* BEGIN *

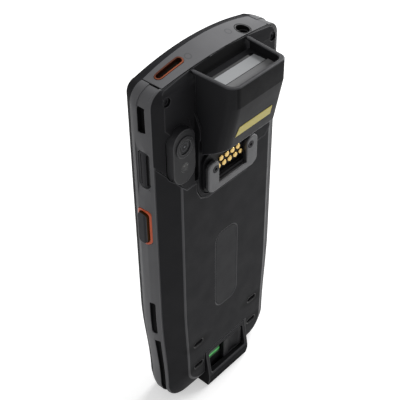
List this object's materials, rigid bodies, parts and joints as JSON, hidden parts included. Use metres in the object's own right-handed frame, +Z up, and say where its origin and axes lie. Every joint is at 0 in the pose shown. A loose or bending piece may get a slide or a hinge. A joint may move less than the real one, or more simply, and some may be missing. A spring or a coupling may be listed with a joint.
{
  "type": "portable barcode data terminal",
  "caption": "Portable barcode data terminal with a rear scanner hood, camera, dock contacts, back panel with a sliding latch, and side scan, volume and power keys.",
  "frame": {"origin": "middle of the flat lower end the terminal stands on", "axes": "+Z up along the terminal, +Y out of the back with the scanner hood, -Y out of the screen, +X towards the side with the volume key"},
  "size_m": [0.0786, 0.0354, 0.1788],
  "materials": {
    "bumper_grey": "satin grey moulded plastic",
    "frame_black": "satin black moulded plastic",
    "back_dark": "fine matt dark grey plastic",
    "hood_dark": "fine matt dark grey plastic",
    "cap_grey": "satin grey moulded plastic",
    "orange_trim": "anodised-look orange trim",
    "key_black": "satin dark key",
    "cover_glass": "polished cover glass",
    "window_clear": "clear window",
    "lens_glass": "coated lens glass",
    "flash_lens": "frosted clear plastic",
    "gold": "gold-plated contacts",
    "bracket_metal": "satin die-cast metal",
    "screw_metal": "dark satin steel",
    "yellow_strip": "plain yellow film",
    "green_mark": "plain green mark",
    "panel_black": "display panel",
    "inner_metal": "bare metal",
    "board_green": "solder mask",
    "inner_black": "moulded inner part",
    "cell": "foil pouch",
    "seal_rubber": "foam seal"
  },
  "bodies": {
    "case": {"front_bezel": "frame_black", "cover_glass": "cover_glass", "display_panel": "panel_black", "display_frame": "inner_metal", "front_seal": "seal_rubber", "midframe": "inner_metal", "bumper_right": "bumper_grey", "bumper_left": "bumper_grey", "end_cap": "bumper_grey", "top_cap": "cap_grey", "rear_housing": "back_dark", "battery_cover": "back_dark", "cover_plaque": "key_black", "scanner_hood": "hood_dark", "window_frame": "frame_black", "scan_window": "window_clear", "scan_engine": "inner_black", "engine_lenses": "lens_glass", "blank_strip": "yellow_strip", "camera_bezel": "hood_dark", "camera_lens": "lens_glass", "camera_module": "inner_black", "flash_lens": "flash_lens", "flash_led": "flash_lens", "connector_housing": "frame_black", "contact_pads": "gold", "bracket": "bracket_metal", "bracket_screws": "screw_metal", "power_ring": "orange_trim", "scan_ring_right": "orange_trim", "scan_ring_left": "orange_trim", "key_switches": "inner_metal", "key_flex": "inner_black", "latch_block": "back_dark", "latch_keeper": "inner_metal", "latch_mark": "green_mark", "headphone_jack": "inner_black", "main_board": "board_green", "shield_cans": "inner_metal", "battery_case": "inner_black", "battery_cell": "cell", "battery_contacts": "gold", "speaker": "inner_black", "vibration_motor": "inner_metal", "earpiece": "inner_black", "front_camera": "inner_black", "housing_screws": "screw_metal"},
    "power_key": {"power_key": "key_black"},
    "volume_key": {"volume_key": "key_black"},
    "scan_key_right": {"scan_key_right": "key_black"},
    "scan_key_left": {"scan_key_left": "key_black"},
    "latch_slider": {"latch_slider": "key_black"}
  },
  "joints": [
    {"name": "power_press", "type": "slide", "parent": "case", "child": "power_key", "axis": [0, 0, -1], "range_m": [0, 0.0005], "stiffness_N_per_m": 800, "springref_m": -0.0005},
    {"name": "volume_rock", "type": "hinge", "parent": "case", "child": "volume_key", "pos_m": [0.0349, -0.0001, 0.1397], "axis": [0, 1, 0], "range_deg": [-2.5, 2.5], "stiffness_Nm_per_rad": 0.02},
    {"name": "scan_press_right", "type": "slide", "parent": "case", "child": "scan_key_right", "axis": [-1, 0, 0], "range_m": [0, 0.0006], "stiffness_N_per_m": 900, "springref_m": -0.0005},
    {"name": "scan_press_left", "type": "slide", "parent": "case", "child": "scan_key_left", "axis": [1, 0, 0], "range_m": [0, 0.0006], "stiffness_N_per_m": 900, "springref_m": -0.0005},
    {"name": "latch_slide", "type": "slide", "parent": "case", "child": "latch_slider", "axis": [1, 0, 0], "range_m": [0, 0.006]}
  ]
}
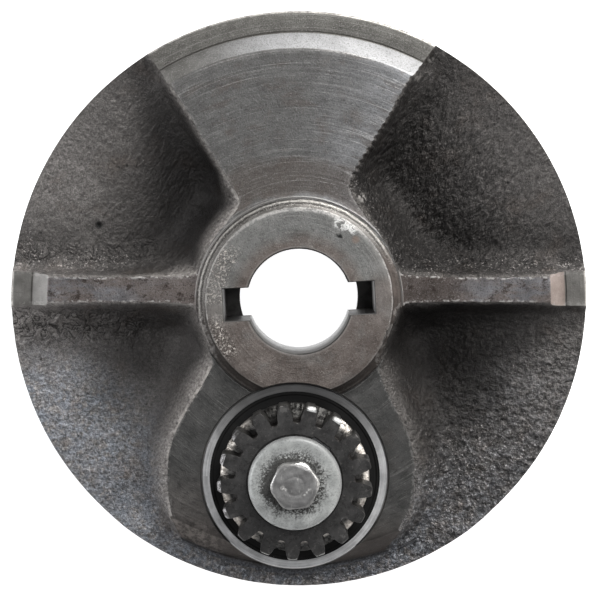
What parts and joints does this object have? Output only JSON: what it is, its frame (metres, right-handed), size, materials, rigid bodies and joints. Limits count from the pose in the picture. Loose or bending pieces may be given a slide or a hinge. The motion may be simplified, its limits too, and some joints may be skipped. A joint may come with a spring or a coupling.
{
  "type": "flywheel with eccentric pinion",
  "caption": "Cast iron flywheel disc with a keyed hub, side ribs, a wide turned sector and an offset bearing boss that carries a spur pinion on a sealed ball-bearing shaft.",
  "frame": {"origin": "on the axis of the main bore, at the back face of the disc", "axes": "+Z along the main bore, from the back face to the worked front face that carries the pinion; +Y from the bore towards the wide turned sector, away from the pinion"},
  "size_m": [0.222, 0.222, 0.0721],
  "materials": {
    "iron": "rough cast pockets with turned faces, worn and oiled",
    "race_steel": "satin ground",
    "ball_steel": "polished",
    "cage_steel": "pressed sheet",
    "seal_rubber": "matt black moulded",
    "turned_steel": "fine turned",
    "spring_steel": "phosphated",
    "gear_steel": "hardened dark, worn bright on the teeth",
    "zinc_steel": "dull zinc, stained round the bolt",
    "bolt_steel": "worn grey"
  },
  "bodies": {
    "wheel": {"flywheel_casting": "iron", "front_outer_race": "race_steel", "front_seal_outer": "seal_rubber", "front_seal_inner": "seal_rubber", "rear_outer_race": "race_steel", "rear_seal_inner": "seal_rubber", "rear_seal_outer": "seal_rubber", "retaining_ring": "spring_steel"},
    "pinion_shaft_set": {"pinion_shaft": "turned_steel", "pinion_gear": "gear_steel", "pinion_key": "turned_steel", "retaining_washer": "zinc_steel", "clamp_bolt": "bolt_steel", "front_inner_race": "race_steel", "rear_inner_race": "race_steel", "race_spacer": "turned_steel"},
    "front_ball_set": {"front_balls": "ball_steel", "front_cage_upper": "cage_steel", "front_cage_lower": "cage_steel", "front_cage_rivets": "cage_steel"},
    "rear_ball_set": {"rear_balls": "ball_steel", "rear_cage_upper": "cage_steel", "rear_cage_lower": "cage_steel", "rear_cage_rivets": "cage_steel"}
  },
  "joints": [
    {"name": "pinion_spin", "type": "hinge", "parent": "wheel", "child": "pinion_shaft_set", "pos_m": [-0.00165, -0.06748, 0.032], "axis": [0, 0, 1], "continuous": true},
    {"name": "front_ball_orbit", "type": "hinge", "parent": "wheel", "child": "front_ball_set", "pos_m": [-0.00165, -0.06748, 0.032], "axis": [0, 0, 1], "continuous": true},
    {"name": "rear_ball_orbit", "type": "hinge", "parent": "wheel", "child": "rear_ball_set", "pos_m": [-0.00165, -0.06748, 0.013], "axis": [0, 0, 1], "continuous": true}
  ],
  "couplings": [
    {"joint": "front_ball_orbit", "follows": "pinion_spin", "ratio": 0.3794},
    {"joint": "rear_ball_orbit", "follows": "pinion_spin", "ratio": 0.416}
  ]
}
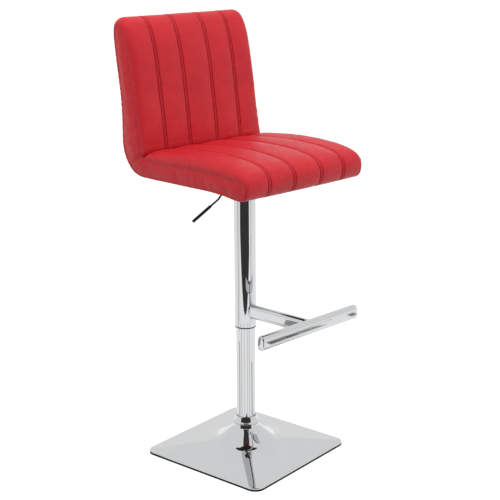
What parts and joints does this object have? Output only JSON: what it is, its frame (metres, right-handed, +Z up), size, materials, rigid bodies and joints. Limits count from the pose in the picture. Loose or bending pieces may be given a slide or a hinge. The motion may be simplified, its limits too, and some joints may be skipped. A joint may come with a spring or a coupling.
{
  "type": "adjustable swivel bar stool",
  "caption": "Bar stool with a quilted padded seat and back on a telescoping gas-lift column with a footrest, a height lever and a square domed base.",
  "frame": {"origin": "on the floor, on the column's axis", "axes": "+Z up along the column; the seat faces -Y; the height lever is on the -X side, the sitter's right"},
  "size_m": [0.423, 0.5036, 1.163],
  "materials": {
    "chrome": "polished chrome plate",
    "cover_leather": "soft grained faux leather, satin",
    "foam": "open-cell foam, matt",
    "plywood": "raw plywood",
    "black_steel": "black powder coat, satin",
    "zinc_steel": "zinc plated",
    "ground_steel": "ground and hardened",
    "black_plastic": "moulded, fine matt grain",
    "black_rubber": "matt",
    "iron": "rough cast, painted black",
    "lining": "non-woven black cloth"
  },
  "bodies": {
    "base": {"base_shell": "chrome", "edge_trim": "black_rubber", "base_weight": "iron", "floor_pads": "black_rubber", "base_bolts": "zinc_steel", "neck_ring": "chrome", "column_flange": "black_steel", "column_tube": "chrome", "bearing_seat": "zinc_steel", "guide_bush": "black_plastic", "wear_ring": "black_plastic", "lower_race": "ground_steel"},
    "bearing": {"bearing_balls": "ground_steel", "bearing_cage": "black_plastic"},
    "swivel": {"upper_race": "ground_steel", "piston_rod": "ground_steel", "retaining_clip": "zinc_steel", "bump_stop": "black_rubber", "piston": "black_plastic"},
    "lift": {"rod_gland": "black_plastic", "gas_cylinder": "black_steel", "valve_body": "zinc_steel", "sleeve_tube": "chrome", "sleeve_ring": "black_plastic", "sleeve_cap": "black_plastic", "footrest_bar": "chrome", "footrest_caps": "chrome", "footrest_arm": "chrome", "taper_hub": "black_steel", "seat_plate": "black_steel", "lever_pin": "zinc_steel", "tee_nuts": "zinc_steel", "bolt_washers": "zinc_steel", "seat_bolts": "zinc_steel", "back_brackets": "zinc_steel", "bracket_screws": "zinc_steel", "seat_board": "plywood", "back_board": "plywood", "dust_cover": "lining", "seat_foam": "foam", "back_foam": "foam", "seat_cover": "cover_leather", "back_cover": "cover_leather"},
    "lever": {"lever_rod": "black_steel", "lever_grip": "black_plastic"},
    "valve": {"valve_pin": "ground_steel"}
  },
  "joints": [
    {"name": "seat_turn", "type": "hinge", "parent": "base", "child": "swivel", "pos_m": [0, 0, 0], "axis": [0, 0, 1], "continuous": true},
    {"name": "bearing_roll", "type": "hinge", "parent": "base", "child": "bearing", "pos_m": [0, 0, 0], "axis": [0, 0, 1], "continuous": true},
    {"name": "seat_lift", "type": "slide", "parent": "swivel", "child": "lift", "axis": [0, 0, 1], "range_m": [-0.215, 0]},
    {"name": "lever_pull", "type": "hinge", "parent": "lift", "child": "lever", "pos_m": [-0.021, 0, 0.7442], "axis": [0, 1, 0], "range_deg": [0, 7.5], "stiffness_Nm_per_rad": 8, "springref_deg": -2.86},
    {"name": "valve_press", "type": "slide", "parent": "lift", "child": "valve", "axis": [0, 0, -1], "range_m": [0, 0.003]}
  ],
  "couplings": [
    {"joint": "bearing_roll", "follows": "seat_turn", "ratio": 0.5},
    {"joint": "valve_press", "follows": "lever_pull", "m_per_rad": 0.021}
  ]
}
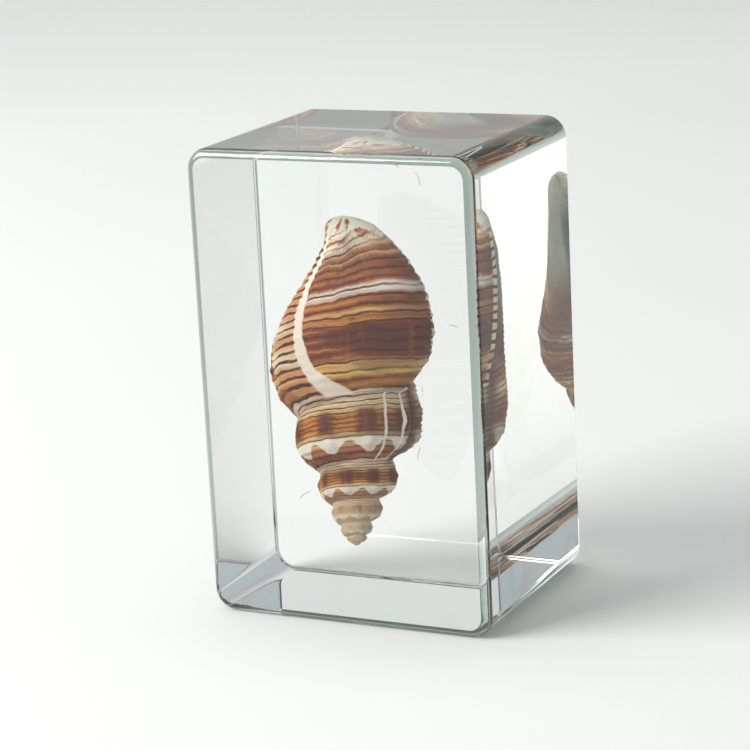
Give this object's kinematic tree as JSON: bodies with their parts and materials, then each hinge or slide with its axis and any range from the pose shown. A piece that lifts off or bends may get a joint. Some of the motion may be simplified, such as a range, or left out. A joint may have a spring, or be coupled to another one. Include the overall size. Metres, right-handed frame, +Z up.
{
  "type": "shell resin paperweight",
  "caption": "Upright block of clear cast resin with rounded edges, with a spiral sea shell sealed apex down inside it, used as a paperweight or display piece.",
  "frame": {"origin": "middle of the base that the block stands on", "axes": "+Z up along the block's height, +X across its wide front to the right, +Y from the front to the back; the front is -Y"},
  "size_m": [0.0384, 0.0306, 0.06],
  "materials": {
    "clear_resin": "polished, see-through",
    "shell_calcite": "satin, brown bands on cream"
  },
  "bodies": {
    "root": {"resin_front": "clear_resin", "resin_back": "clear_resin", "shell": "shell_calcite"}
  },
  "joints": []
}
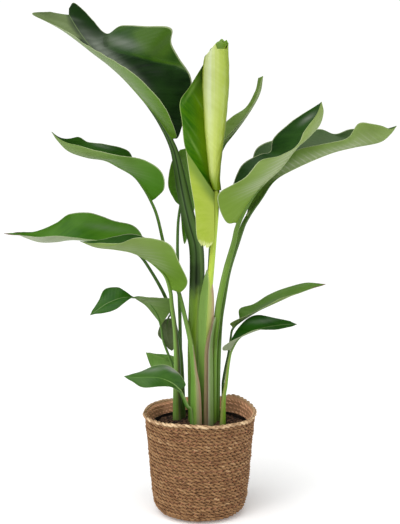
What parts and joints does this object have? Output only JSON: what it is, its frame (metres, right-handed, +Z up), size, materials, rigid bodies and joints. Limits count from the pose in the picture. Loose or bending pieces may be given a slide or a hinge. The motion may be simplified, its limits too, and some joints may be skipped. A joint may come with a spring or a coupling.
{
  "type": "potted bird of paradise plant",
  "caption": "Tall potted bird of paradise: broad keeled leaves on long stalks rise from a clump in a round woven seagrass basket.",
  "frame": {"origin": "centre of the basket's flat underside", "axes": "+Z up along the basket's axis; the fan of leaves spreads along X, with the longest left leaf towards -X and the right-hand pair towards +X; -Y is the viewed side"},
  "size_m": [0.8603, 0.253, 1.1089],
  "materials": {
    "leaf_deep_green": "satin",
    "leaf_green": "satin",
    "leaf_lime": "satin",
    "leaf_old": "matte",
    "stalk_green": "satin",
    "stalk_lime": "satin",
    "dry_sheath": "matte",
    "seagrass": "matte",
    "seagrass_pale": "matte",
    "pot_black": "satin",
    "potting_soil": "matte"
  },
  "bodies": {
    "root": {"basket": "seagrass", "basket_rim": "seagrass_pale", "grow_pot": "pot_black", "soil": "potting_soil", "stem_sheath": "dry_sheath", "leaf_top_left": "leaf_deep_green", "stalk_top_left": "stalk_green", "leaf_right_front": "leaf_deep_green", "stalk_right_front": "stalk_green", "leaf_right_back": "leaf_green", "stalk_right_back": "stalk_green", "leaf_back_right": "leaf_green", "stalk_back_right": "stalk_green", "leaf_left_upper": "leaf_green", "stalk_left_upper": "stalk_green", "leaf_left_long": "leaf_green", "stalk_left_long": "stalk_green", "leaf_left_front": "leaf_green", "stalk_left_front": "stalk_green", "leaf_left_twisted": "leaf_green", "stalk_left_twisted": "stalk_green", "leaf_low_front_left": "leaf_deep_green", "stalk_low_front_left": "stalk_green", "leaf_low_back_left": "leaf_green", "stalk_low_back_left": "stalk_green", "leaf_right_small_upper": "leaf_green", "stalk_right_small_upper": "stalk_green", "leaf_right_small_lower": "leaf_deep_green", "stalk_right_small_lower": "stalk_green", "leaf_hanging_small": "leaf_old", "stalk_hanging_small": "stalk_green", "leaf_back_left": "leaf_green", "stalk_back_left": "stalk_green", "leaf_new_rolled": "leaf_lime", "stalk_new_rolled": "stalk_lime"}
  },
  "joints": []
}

* END *

*Prompt:* Track down all lines above with the string "shown" and copy them.

*Result:*
List this object's materials, rigid bodies, parts and joints as JSON, hidden parts included. Use metres in the object's own right-handed frame, +Z up, and say where its origin and axes lie. Every joint is at 0 in the pose shown. A loose or bending piece may get a slide or a hinge. A joint may move less than the real one, or more simply, and some may be missing. A spring or a coupling may be listed with a joint.
Give this object's kinematic tree as JSON: bodies with their parts and materials, then each hinge or slide with its axis and any range from the pose shown. A piece that lifts off or bends may get a joint. Some of the motion may be simplified, such as a range, or left out. A joint may have a spring, or be coupled to another one. Include the overall size. Metres, right-handed frame, +Z up.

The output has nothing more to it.